In 1856 chemist William Perkin created the first synthetic dye in the colour mauve while trying to create a malaria cure derived from tree bark. The malaria cure was a failure, however Perkin discovered the thick purple sludge that came from his creation was able to dye fabrics, it wouldn’t run from washing of fade from the sun. He named the dye “mauvine” or “mauve” and it became a huge fashion trend in the 1850’s.
A researcher at Johns Hopkins University named Constantine Fahlberg in 1879 was trying to find a new use for coal tar. One day after eating one of his wife’s biscuits after work he noticed that they tasted sweeter than usual. He realized that he had forgotten to wash his hands before leaving work and that the chemical on his hand was causing the sweet taste.
In 1951 an electrical engineer named John Hopps was conducting research on hypothermia, he was trying to find a way to use radio frequencies as a heating source to restore body temperature and cure hypothermia. During his experiments he realized that a heart could be re-started by artificial stimulation, and thus was born the pacemaker.

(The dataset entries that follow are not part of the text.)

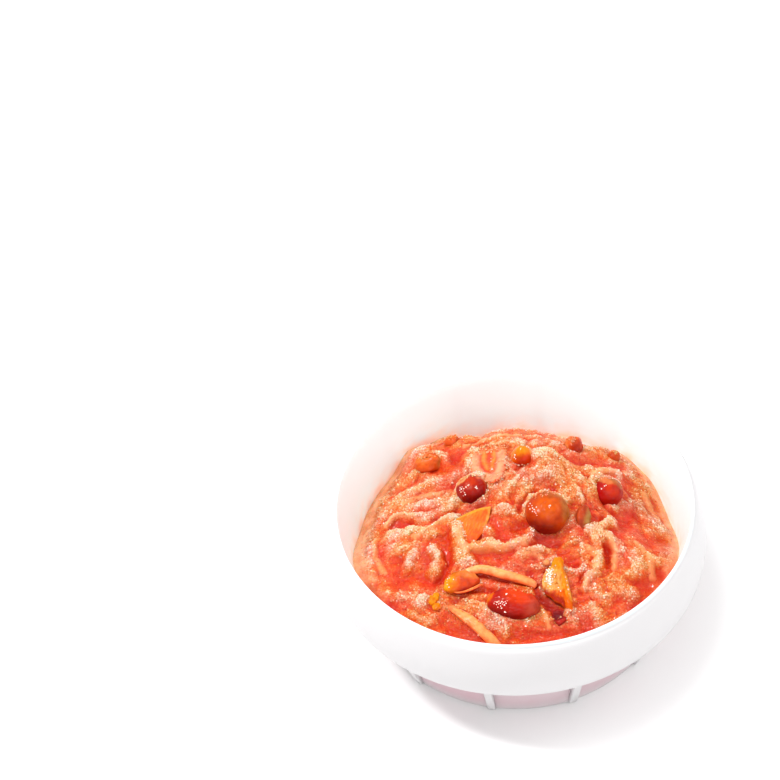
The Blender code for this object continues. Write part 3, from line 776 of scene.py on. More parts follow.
# smooth wet hollows: line, half width, depth, how bare
HOLLOWS = (
    (((-1, 31), (8, 30)), 1.6, 0.7, 0.8),
    (((12, 31), (15, 35)), 1.6, 0.7, 0.8),
    (((-13, 32), (-11, 36)), 1.7, 0.6, 0.8),
    (((24, 27), (27, 31)), 1.6, 0.6, 0.7),
    (((-18, -5), (-17, -9), (-17, -14), (-18.6, -19)), 1.7, 1.1, 1.0),
    (((-5, -4), (-3, -8), (2, -6)), 2.2, 0.9, 0.9),
    (((-9, -14.4), (-4, -15), (0, -17.6)), 1.4, 0.6, 0.8),
    (((-30, -12), (-30, -18), (-24, -18), (-20, -20)), 2.6, 0.6, 0.8),
    (((-30, 1.6), (-27, 1.0)), 1.8, 0.7, 0.9),
    (((-19.4, 18), (-16.4, 15.6), (-14, 20)), 2.8, 1.6, 1.0),
    (((-20.6, -0.4), (-15, 0.8)), 0.9, 0.7, 0.8),
    (((5, 3.6), (2.6, 0.6), (1.6, -2)), 0.7, 0.7, 0.9),
    (((19, -0.6), (21, -4), (22.4, -2.6)), 1.2, 0.9, 0.9),
    (((22, 2.6), (24.6, -0.2), (28, -2.4), (30, 2)), 2.2, 1.2, 1.0),
    (((29.6, -4), (33, -8), (36, -6)), 2.8, 0.6, 0.9),
    (((22.6, -11.6), (23, -17.6)), 0.9, 1.1, 1.0),
    (((27, -14.6), (27.6, -18)), 0.8, 0.7, 0.9),
    (((12.6, -15), (14.6, -17.4)), 1.7, 0.9, 0.9),
    (((6, -11), (10.4, -11.8)), 1.7, 1.1, 1.0),
    (((3.8, -20), (5, -25.6)), 1.1, 0.9, 1.0),
    (((16, -20.6), (15.8, -24)), 0.6, 0.6, 0.9),
    (((31, -22), (34.6, -18.6)), 2.3, 0.4, 0.9),
    (((-18, -31), (-14, -33.4), (-10, -36)), 1.8, 0.5, 0.9),
    (((0, -35), (8, -36), (15, -35)), 2.2, 0.5, 0.9),
    (((13, 15.4), (17, 14.6), (20, 16.4)), 2.2, 1.5, 1.0),
    (((28.6, 9), (30, 13)), 1.7, 0.8, 1.0),
    (((6, -27), (9, -29)), 1.6, 1.2, 1.0),
    (((-12, -23), (-6, -24.4)), 1.3, 0.8, 1.0),
    (((-33, -14), (-34.6, -8)), 1.4, 0.5, 0.7),
    (((1.6, 10.6), (4.4, 10.8)), 1.5, 1.3, 0.9),
)


# the filling rises around each mushroom: place, half sizes, height
MOUNDS = (
    ((8.4, -4.4), (7.2, 7.0), 0.9),
    ((-10.4, 5.6), (5.6, 5.2), 0.9),
    ((24.3, 6.2), (5.4, 5.0), 1.1),
    ((-1.0, -28.6), (8.4, 5.6), 1.2),
    ((17.4, -4.4), (3.2, 4.2), 0.8),
    ((-13.2, -21.8), (5.6, 3.6), 0.7),
    ((10.6, -31.0), (4.0, 2.6), 0.6),
    ((-21.7, 20.4), (5.6, 4.2), 1.2),
    ((16.2, 21.4), (4.2, 4.2), 1.1),
    ((26.9, 21.8), (3.4, 3.4), 0.8),
    ((-15.6, 28.0), (3.6, 3.6), 0.8),
    ((2.9, 13.9), (4.6, 4.6), 0.5),
)


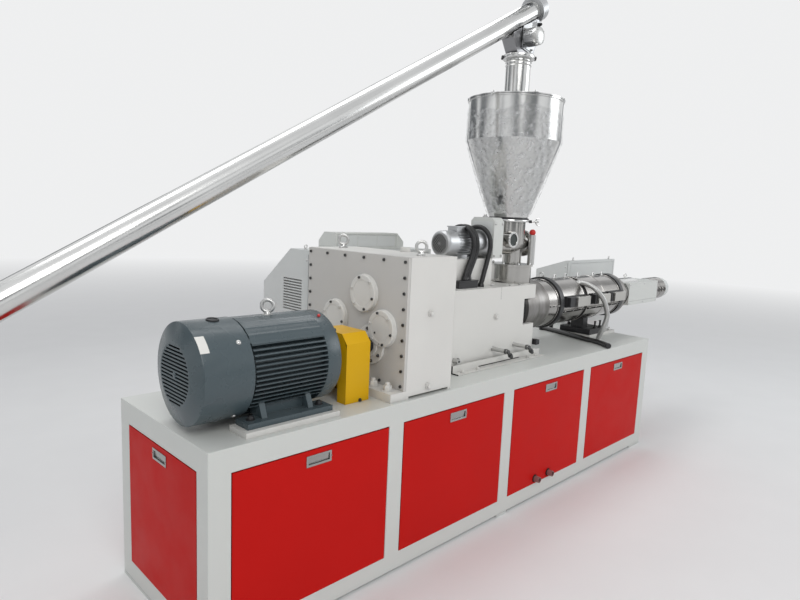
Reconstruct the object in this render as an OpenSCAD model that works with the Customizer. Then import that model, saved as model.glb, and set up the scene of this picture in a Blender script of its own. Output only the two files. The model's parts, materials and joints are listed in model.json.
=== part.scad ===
// Conical twin-screw plastic extruder: bed with lift-out doors, drive motor, gearbox,
// screw housing, heated barrel, die, dosing feeder, hopper and inclined screw loader.
// X runs along the machine towards the die, Z is up. The origin is the middle of the bed on the floor.

/* [Bed] */
// Length of the bed
bed_l = 3210; // [2900:10:3500]
// Width of the bed
bed_w = 720; // [700:10:820]
// Height of the bed's top face above the floor
bed_h = 740; // [680:10:800]
// Thickness of the plate that closes the bed's top
top_t = 16; // [10:1:25]
// Width of the posts between the doors
post_w = 82; // [60:1:110]
// Depth of the side frames' bars
frame_d = 60; // [45:1:80]
// Height of the bars under the bed
pad_h = 12; // [8:1:30]
// Length of the floor bars at the bed's ends
pad_l = 150; // [80:5:200]

/* [Doors] */
// Height of the doors' lower edge above the floor
door_z = 87; // [80:1:120]
// Distance from the doors' upper edge to the bed's top face
door_drop = 86; // [75:1:120]
// Depth of a folded door panel
door_t = 20; // [15:1:30]
// Sheet thickness of the folded panels
sheet_t = 2; // [1:0.5:3]
// Gap around each door
door_gap = 3; // [2:0.5:6]
// Distance from an end door to the bed's side face
end_post_w = 78; // [70:1:110]
// Width of a flush pull
pull_w = 112; // [80:1:140]
// Height of a flush pull
pull_h = 42; // [30:1:60]
// Depth of the cup of a flush pull
pull_d = 15; // [10:1:17]
// Distance from a door's upper edge to the middle of its pull
pull_drop = 43; // [35:1:80]
// Outer radius of the water pipes at the third door
stub_r = 16; // [10:1:20]
// How far the water pipes stand out of the door
stub_out = 32; // [15:1:60]
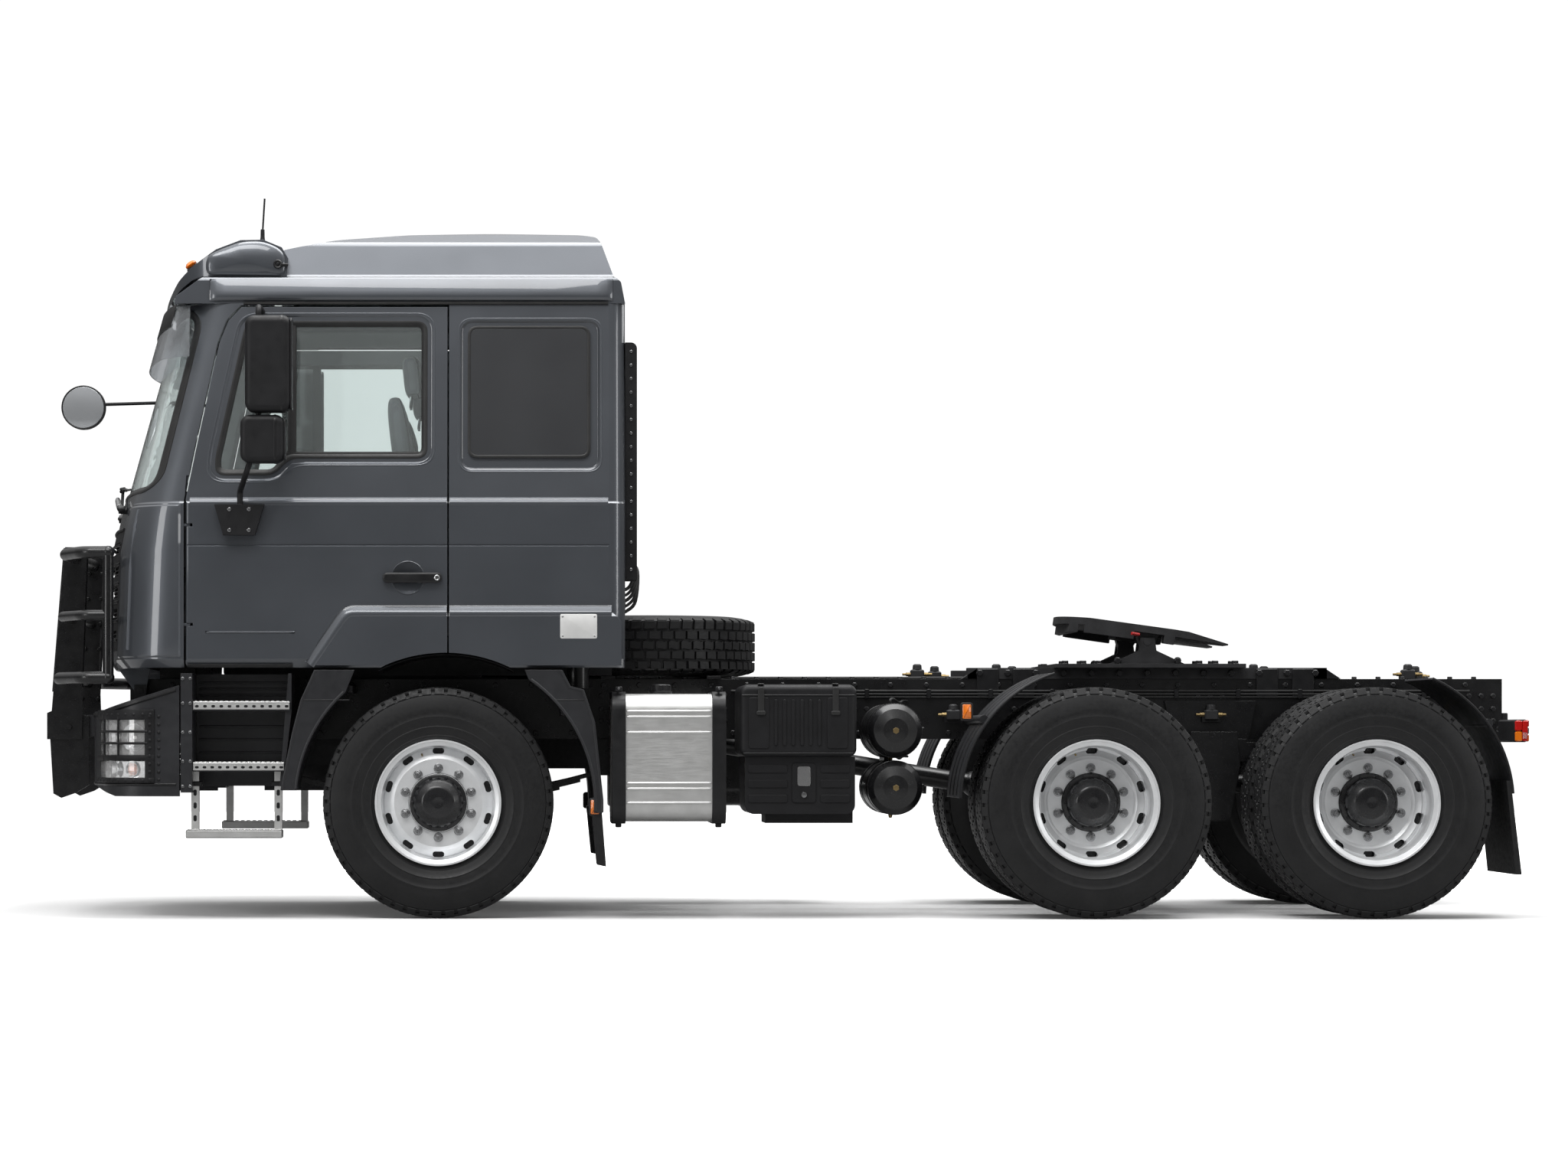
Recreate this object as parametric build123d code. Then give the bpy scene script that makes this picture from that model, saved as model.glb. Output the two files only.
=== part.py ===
"""Three-axle cab-over tractor unit, in millimetres.

Frame: +X towards the rear, +Y towards the vehicle's right-hand side, +Z up. The origin is on the
ground under the middle of the overall length. Inside this file every X is a station measured from
the front axle, and save() moves the finished pieces so that the overall length is centred on X = 0.
"""

from build123d import *
import os
from math import cos, radians, sin, tan

# ---------------------------------------------------------------- driving dimensions
# wheels and axles
WHEELBASE = 3175.0
BOGIE_SPREAD = 1350.0
TYRE_R = 560.0
TYRE_W = 305.0
RIM_R = 306.0
FRONT_TRACK = 2030.0
REAR_TRACK = 1850.0
TWIN_SPACING = 345.0
KINGPIN_Y = 850.0
PIN_FIT = 0.1
SPINDLE_R = 50.0
HUB_BORE_R = SPINDLE_R + PIN_FIT
KINGPIN_POST_R = 24.0

AXLE_X = (0.0, WHEELBASE, WHEELBASE + BOGIE_SPREAD)
BOGIE_X = WHEELBASE + BOGIE_SPREAD / 2
HUB_Z = TYRE_R

# chassis
RAIL_TOP = 1170.0
RAIL_H = 300.0
RAIL_HALF_W = 425.0
RAIL_T = 8.0
RAIL_FLANGE = 80.0
BAY_HALF_W = RAIL_HALF_W - RAIL_FLANGE - 5
RAIL_FRONT = -1560.0
REAR_OVERHANG = 790.0
RAIL_REAR = AXLE_X[2] + REAR_OVERHANG
RAIL_BOTTOM = RAIL_TOP - RAIL_H

# cab
CAB_BOTTOM = 1213.0
TURN_UNDER_TOP = 1255.0
NOSE_TOP = 1800.0
BELT_Z = 2005.0
LEDGE = 8.0
LEDGE_Z = BELT_Z + 9.0
GROOVE_Z = 1803.0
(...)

During WWII Japan had invaded countries that supplied rubber to the United states. In an effort to create a substitute, the US government funded multiple research projects to create a synthetic rubber that all failed. In 1943 an engineer named James Wright was trying to make a rubber substitute out of silicon, which was more widely available at the time. While experimenting, he added boric acid to the substance, which created a gooey, bouncy putty that would later be known as silly putty.
In 16th century Holland, while trying to make wine transportation easier a Dutch merchant had the idea to boil and distil the water out of wine to create a more potent wine that was a lower volume of liquid. When the concentrated wine arrived at its location, water would be added back into the distilled wine. This process did not work because the boiling process changed the taste of the wine, and created brandy. In Dutch the word for brandy means “burned wine.”
in 1968 while trying to make a super strength glue and engineer instead accidentally made a very weak adhesive. The project was eventually deemed a failure, until Arthur Fry discovered that the adhesive allowed paper to stick and be peeled off things multiple times. He made this discovery after being frustrated when during his church choir practise his notes keep falling out of his hymn book. He used the adhesive to stick the notes into the book, and then later peeled them off.